Mindfulness meditation is the fundamental of the Buddhism practice.

Then, what is mindfulness meditation?

In short, mindfulness meditation is about being mindful (sati, lucid awareness) and clearly comprehending (sampajanna) the mindfulness object (body, feeling, mind, and experiential phenomena or dhamma).

“I would describe mindfulness as lucid awareness of the phenomenal field.”

“As the practice advances, clear comprehension takes on an increasingly more important role, eventually evolving into direct insight (vipassana) and wisdom (panna)” [What does Mindfulness Really Mean? A Canonical Perspective by Bhikkhu Bodhi]

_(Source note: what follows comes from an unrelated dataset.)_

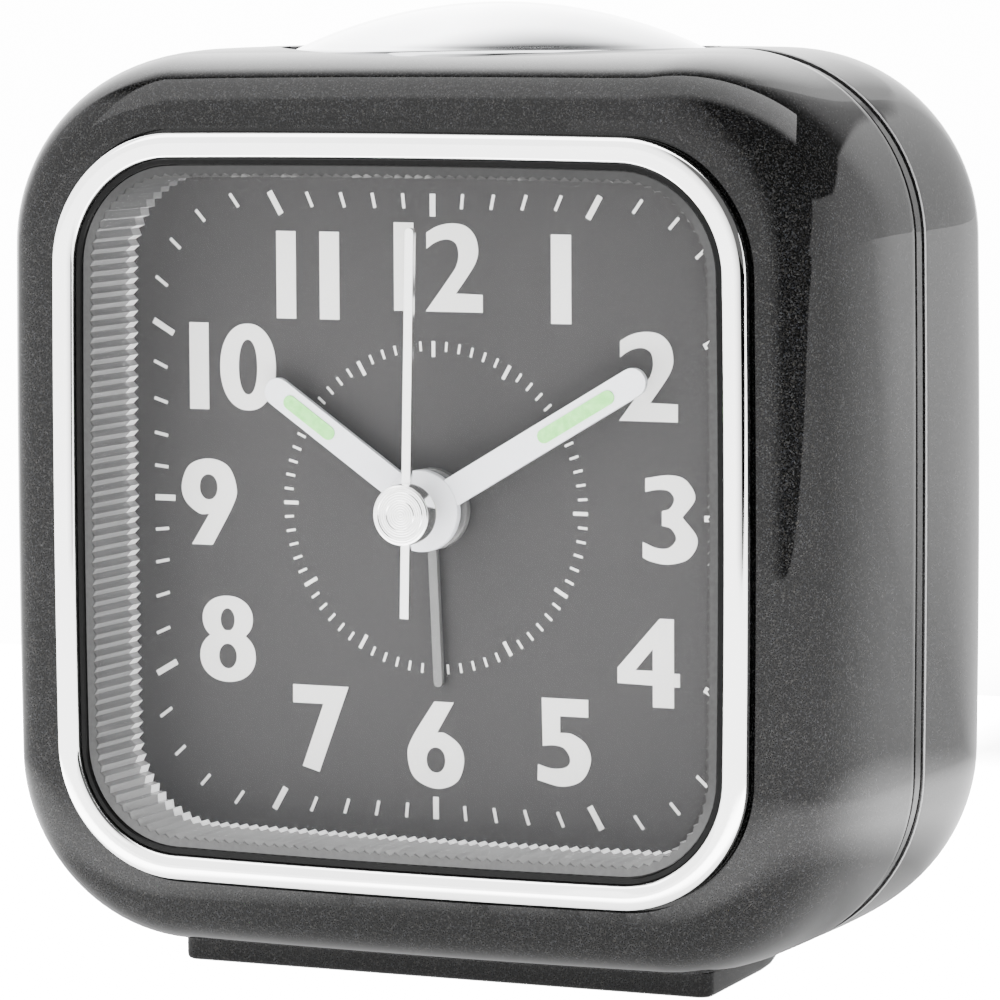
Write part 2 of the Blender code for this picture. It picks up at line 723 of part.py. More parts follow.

*I recommend reading Mahasatipatthana Sutta (D22) in addition to other suttas (M118, M119, M10, S47).

 

019 What am I?

The following story is strictly based on my own experience.

I knew why I needed to do mindfulness practice. But once I decided to meditate, it was difficult to find ‘what to do.’ So, I did ‘what I could’ on my own. Recently, I asked for help from Bhikkhu Bodhi. He was kind and gave me detailed instructions on how to practice based on suttas. I am thankful to have received his teaching. I have practiced the following mindfulness practice for the last ten years. I think this method can be easily followed even by busy modern human beings. Of course, it is only one of many ways to practice mindfulness.

• In sitting meditation, I stay mindful (concentration) of in-and-out breath. Otherwise, normally I stay mindful (observation) of whatever is happening in my mind such as feelings, thoughts, etc.

 

020 What am I?

The following story is strictly based on my own experience.

So, what did I gain from the ten-year practice of mindfulness?

1. I am a bit more generous, less angry, and quite a bit nicer.

2. Unexpectedly, it helped to lay a foundation for samatha and vipassana practice.